Om investeringen te kunnen financieren, worden door de gemeente leningen afgesloten. In plaats van dat voor iedere investering apart leningen worden aangetrokken, wordt over het totale saldo van uitgaven en ontvangsten concernfinanciering geregeld. Uitdaging bij het uitoefenen van deze treasury functie is om financieringsmiddelen tijdig beschikbaar te hebben, tegen zo gunstig mogelijke rentetarieven, maar om tegelijkertijd de risico’s zoveel mogelijk te beperken.
De rentelasten die gepaard gaan met het aantrekken van de leningen worden vervolgens op basis van een vast rentepercentage doorberekend aan individuele investeringen. Op deze wijze komen de rentelasten op de verschillende programma’s terecht waar ze, samen met de afschrijving van de investeringen, als kapitaallasten verantwoord worden.
Deze financieringsparagraaf vloeit voort uit de wet ‘Financiering decentrale overheden’, die regels stelt aan het financieringsgedrag van gemeentes. Op lokaal niveau is deze regelgeving vertaald in het door de gemeenteraad vastgestelde treasury statuut.

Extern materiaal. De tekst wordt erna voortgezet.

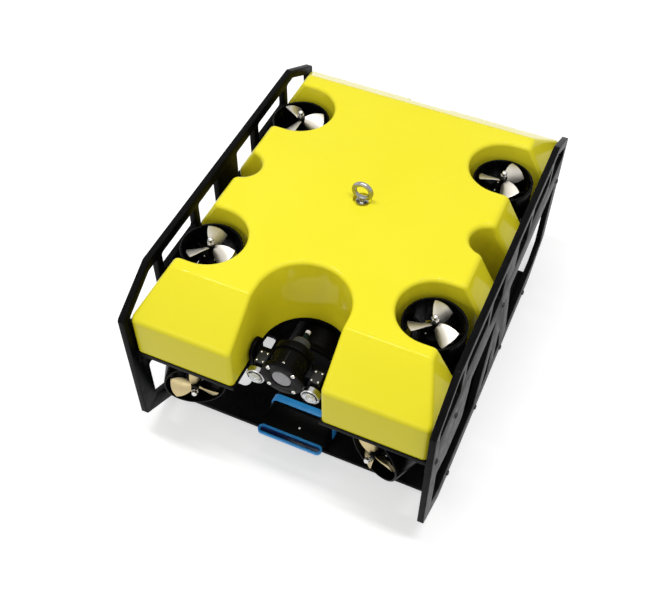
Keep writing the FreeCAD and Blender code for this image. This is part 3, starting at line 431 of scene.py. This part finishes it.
def navy_window():
    """Dark acoustic window in the bezel."""
    m = Shader("navy_window")
    m.set(Coat_Weight=0.4)
    m.colour(m.drift(m.noise(150.0, detail=2.0), (0.006, 0.012, 0.06), (0.012, 0.022, 0.10)))
    m.roughness(m.noise(300.0, detail=2.0), low=0.16, high=0.26)
    m.bump(m.noise(900.0, detail=2.0), height=0.00004, strength=0.3)
    return m.material


def connector_rubber():
    """Moulded connector: grey collar, dark green tail and a pale tip, from front to rear."""
    m = Shader("connector_moulding")
    along = m.axis_of(m.place, 1)
    low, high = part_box("camera_connector")
    share = m.span(along, low.y, high.y)
    grey, green, pale = (0.052, 0.053, 0.055), (0.0015, 0.0075, 0.0070), (0.62, 0.58, 0.68)
    colour = m.ramp(share, [(0.0, grey), (COLLAR_END, grey), (TAIL_START, green),
                            (TAIL_END, green), (TIP_START, pale)])
    m.set(Specular_IOR_Level=0.10)
    m.colour(colour)
    m.roughness(m.noise(300.0, detail=3.0), low=0.42, high=0.60)
    m.bump(m.noise(1400.0, detail=2.0), height=0.00008, strength=0.5)
    return m.material


def port_glass():
    """Flat camera port, slightly milky from its coating."""
    m = Shader("port_glass")
    m.set(IOR=1.49, Coat_Weight=0.3)
    m.colour(m.drift(m.noise(90.0, detail=2.0), (0.235, 0.225, 0.245), (0.285, 0.275, 0.295)))
    m.roughness(m.noise(250.0, detail=2.0), low=0.14, high=0.22)
    return m.material


def lens_glass():
    """Clear lamp lens."""
    m = Shader("lamp_lens_glass")
    m.set(Transmission_Weight=1.0, IOR=1.45)
    m.colour(m.drift(m.noise(60.0, detail=2.0), (0.94, 0.95, 0.95), (0.98, 0.99, 1.0)))
    m.roughness(m.noise(200.0, detail=2.0), low=0.02, high=0.05)
    return m.material


MATERIALS = {
    "yellow": gel_coat(),
    "sheet": black_sheet(),
    "nozzle": satin_black("nozzle_moulding", 0.0020, low=0.22, high=0.34, level=0.05),
    "bracket": satin_black("bracket_moulding", 0.0018, low=0.32, high=0.46, level=0.04),
    "barrel": satin_black("camera_barrel", 0.0024, low=0.24, high=0.36, level=0.045),
    "grey": satin_black("lamp_clamp", 0.018, low=0.28, high=0.42, level=0.2),
    "anodised": satin_black("anodised_hull", 0.0018, low=0.28, high=0.42, level=0.025),
    "stainless": stainless("stainless_hardware", tone=0.56),
    "eye": stainless("lifting_eye_steel", tone=0.30),
    "dark_screw": satin_black("blackened_screw", 0.05, low=0.26, high=0.40, metallic=0.9),
    "blue": blue_part(),
    "navy": navy_window(),
    "connector": connector_rubber(),
    "port": port_glass(),
    "lens": lens_glass(),
    "reflector": silver_reflector(),
    "phosphor": phosphor(),
    "rubber": satin_black("gland_moulding", 0.006, low=0.45, high=0.62),
}

# Look of each CAD node, by its name or, after it, by the start of its name.
NODE_LOOK = {
    "float_block": "yellow",
    "side_plate_left": "sheet", "side_plate_right": "sheet",
    "deck_plate": "sheet", "floor_plate": "sheet",
    "corner_brackets": "anodised",
    "lifting_eye": "eye", "lifting_eye_nut": "eye",
    "motors_lifting": "anodised", "motors_thrust": "anodised",
    "thruster_saddles": "bracket", "tilt_bracket_left": "bracket", "tilt_bracket_right": "bracket",
    "camera_cradle": "bracket", "tube_cradles": "bracket", "pod_housing": "bracket",
    "camera_housing": "barrel", "lamp_housings": "barrel",
    "camera_connector": "connector",
    "electronics_tube": "anodised", "electronics_cap_front": "anodised",
    "electronics_cap_rear": "anodised", "battery_tube": "anodised", "battery_caps": "anodised",
    "cable_glands": "rubber", "tether_gland": "rubber",
    "pod_strap": "blue", "pod_bezel": "blue", "pod_window": "navy",
}
PREFIX_LOOK = {"nozzle_": "nozzle", "prop_nut_": "stainless"}
# CAD nodes that a more detailed piece stands for.
REPLACED = ("frame_screws", "deck_screws", "thruster_screws", "camera_screws", "lamp_lenses",
            "camera_window")

# Edge rounding of each node, in metres.
BEVEL = {"side_plate": 0.0008, "deck_plate": 0.0006, "floor_plate": 0.0006, "nozzle_": 0.0004,
         "tube_cradles": 0.0006, "pod_": 0.0006, "camera_": 0.0004, "tilt_": 0.0006,
         "corner_": 0.0005, "electronics_": 0.0005, "battery_": 0.0005, "thruster_saddles": 0.0006,
         "propeller_": 0.0003, "lamp_housings": 0.0003, "motors_": 0.0004}


def spin_axes():
    """Centre and axis of each thruster, from the record's joints."""
    places = {}
    for joint in frame["record"]["behaviour"]["joints"]:
        if joint["name"].startswith(SPIN):
            key = joint["name"].removeprefix(SPIN)
            places[key] = (Vector(joint["pos_m"]), Vector(joint["axis"]))
    return places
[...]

Hieronder worden de treasury activiteiten verantwoord en worden de ontwikkelingen met betrekking tot de marktrente belicht. Ook wordt ingegaan op het interne rentebeleid.
Extern rentebeleid
Intern rentebeleid
Zoals in de inleiding van deze paragraaf al is aangegeven, rekenen we aan alle investeringen rente toe. Zo kunnen we bij onze investeringsbeslissingen de rentekosten laten meewegen. Op basis van een vaste rekenrente worden de concernbrede rentelasten doorberekend naar de diensten die de investeringen doen. Deze komen in de vorm van rentelasten terug in de exploitatiebegroting.
De financiële regelgeving schrijft voor dat de totaal doorberekende interne rente gelijk moet zijn aan de totale rentelasten. Het is echter niet nodig om het rentepercentage ieder jaar bij te stellen. Op dit moment wordt gerekend met een rentepercentage van 2,1 procent voor de actieve grondexploitaties en van 1,75 procent voor de overige investeringen. Doordat het interne rentepercentage gelijk blijft, ontstaat een verschil tussen de te betalen rente (die wel verandert) en de intern aan investeringen doorberekende rente. Dit verschil is het zogenaamde renteresultaat. Vanwege het risico dat de marktrente verder stijgt dan verwacht, houden we een structurele rentebuffer aan.